To live and love out of Balance is contrary to the higher consciousness to which we aspire. To maintain our sense of Balance, we must be aware of the connections between our being, our food, our health, our community, and our inner voice. We lose this sense of Balance if we obscure or ignore these connections.
III. I live and love subject-to-SUBJECT.
Our spiritual work is to bring into human experience the next development in consciousness, enabling humankind to enter new dimensions of being. This is subject-SUBJECT consciousness. We must expand our experience from subjects thinking objectively to thinking and acting subject to SUBJECT, equal to equal, sharer to sharer, self to self. To think and relate in these ways, we must allow to other selves the wherewithal to fully develop as full selves, as full subjects.
Living and loving subject to SUBJECT deeply affects our love relationships. A couple coming together subject to SUBJECT are not two complementary halves forming a whole; instead, each supplements the other. Living subject to SUBJECT in our daily lives means eschewing attempts to manipulate others for our own narrow gain. To manipulate another in furtherance of one’s personal profit is to deny that other his or her right to develop according to the inner voice.
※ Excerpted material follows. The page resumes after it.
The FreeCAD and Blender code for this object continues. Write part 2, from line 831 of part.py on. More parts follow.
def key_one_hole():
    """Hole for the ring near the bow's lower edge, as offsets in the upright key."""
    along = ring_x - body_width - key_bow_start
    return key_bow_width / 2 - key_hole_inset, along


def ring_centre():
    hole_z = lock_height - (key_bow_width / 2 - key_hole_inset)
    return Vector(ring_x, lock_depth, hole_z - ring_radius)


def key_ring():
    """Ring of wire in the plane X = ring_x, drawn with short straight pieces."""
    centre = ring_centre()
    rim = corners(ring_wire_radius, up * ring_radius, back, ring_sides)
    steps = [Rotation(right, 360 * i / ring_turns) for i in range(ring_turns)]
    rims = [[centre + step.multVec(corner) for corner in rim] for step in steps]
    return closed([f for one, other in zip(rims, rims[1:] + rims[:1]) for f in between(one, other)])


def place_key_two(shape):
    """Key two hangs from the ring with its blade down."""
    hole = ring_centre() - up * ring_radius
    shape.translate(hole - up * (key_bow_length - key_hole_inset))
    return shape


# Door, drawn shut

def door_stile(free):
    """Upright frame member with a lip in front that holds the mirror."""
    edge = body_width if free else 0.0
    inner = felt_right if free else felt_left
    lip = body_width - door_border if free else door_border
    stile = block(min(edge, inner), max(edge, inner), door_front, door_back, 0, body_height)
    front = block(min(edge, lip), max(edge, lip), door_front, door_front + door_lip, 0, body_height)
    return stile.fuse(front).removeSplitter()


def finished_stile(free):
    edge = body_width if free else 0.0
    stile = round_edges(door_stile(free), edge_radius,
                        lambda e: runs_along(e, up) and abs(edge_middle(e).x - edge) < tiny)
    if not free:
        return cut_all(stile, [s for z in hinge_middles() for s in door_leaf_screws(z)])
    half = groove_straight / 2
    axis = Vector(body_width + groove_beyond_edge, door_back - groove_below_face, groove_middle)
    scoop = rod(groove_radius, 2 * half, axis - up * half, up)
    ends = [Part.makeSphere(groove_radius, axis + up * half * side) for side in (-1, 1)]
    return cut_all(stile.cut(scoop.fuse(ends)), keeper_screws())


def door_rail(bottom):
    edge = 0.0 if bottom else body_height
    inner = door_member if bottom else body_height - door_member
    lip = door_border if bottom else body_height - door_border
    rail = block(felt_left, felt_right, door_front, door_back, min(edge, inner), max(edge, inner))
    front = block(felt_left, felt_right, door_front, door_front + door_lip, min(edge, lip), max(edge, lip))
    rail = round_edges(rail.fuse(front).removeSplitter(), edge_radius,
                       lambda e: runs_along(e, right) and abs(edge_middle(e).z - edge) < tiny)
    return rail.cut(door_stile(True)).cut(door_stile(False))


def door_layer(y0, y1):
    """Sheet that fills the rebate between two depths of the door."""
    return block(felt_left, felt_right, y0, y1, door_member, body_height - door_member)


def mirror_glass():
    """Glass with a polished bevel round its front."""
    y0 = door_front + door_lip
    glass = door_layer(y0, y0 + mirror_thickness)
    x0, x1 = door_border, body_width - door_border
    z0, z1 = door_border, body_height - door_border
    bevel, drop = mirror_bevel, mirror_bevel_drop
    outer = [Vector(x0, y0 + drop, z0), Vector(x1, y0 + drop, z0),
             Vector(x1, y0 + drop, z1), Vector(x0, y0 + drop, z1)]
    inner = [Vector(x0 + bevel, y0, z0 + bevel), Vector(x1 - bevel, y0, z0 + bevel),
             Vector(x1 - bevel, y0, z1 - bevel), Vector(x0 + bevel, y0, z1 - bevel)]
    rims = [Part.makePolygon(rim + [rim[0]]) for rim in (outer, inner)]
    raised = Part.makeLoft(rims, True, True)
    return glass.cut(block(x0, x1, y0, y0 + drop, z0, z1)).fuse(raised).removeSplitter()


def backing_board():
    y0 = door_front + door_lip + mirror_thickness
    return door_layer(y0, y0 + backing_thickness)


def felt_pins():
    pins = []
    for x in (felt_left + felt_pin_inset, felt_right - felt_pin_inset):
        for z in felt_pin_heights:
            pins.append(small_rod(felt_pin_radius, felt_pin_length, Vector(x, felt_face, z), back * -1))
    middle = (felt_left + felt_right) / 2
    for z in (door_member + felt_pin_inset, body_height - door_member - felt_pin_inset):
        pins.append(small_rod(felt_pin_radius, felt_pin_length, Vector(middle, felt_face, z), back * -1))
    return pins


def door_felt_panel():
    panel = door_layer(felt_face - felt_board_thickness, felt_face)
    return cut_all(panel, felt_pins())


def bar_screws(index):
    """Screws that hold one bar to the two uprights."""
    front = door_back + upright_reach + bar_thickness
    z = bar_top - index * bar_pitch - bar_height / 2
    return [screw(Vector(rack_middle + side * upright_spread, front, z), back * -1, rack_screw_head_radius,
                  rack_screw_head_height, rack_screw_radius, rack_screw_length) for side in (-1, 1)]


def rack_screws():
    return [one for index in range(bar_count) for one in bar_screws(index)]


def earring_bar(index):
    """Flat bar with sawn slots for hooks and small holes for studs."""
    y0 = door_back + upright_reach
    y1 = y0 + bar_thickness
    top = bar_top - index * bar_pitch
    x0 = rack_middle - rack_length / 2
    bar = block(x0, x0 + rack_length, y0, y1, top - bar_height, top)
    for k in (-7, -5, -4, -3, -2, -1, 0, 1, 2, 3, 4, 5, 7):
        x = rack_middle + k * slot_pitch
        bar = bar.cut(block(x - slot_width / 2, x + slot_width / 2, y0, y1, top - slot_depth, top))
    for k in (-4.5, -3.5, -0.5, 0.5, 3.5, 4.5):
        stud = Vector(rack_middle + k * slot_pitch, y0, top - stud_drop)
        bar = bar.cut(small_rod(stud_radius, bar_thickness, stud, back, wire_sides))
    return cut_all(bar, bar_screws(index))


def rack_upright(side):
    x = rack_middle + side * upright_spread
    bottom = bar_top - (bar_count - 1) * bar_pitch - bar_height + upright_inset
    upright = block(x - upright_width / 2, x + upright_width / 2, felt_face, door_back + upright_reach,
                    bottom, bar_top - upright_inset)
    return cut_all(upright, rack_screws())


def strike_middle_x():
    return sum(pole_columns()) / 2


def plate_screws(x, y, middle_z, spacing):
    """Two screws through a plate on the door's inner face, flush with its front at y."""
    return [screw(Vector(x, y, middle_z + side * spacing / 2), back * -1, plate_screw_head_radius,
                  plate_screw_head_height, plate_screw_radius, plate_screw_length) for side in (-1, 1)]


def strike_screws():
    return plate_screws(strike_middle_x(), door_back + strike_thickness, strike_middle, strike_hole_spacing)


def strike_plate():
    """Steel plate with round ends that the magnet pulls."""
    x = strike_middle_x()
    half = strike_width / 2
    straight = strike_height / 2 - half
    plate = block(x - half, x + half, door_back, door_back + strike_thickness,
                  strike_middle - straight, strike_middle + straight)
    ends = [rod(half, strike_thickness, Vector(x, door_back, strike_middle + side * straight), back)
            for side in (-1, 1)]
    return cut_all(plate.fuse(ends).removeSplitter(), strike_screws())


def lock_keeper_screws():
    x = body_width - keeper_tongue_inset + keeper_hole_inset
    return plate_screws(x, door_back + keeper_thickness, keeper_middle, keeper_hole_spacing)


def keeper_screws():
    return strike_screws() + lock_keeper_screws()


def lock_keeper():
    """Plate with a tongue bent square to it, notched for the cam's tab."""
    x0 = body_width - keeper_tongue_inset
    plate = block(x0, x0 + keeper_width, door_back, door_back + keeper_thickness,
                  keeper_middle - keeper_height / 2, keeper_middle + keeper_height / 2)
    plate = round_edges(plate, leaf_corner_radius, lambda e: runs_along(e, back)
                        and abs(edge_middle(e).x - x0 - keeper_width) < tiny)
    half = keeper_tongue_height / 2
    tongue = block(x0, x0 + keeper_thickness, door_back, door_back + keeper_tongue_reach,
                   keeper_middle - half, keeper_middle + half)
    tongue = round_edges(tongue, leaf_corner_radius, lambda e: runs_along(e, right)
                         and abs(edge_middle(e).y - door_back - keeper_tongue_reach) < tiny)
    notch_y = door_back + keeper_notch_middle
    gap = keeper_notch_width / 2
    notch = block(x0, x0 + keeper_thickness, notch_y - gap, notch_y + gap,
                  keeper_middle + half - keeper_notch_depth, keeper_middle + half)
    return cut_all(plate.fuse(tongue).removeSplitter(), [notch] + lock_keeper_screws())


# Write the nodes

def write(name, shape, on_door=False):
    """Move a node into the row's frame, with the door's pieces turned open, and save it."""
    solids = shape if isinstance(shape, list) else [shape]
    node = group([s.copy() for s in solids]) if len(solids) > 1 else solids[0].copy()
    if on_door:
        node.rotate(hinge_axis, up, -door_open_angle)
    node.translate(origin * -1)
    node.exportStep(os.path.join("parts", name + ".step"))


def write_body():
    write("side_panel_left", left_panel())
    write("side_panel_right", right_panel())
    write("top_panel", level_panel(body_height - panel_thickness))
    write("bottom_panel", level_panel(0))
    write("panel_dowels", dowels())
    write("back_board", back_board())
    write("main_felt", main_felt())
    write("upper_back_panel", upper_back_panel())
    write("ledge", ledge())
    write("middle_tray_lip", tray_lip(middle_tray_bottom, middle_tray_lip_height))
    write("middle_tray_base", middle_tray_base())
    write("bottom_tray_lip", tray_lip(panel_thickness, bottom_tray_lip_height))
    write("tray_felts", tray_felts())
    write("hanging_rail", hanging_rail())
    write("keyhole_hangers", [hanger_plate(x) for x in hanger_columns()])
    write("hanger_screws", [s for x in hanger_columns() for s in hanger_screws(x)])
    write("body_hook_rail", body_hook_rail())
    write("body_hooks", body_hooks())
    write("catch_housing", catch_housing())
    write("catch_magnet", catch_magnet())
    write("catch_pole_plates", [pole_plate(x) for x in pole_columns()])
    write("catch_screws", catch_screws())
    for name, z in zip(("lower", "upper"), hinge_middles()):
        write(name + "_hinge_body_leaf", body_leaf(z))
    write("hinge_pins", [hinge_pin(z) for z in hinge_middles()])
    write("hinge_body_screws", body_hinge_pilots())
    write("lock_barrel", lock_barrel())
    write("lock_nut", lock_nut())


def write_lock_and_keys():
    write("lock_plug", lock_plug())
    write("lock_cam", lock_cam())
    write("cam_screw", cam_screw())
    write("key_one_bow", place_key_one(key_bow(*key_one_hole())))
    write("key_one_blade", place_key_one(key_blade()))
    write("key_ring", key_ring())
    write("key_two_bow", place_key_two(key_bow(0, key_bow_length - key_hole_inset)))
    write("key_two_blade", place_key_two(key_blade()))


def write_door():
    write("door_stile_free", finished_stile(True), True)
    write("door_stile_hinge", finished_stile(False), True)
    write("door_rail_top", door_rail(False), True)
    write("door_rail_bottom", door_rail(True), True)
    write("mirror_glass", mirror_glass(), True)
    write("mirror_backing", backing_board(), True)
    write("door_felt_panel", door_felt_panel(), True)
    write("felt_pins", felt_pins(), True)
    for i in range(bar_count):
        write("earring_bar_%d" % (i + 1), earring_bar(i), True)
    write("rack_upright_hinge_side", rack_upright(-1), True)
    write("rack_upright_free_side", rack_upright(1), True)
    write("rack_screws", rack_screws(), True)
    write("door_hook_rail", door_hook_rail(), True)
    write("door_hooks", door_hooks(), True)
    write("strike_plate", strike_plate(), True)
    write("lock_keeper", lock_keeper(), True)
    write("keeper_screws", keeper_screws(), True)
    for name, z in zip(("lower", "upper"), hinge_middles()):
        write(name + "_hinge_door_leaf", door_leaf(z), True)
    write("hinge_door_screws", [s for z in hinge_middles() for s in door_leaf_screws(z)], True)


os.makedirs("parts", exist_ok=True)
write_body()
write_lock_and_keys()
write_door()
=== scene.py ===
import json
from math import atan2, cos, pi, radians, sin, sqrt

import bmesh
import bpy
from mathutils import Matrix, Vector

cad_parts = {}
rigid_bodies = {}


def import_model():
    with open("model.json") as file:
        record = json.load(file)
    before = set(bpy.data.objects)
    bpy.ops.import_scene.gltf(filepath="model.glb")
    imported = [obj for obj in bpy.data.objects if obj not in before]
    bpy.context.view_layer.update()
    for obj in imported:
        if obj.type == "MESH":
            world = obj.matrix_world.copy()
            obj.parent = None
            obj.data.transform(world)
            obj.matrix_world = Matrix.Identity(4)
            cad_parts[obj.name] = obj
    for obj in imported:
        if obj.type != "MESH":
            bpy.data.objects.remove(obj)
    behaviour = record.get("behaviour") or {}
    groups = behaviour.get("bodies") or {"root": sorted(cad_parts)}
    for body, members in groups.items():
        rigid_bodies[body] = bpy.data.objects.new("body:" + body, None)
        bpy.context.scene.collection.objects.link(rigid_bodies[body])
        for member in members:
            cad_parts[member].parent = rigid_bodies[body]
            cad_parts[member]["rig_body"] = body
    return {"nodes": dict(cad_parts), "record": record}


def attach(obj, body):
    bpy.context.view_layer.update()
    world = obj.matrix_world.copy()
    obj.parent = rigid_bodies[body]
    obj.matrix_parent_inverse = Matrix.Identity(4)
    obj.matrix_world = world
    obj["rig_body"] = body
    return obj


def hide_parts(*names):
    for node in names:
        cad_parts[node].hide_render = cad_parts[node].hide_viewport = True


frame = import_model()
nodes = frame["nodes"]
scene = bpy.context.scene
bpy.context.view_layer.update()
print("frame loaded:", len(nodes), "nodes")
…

To deny another this right to develop is contrary to our moral code. To make gains through subject-OBJECT manipulation is really counterproductive.
What is truly beneficial is the becoming- whole of each individual, which benefits all humankind. We apply Subject-SUBJECT as a principle to guide our own moral choices, asking in each situation, What are the interests of each party? Are they in balance with the common good (or out of balance, geared merely for personal gain)? Does this choice or action further the moral right of the individuals affected to become a whole beings (or does my choice preclude the choices and potentials of others)? Am I seeing others as SUBJECTS equal and independent of me, or have I made them into objects of my projections?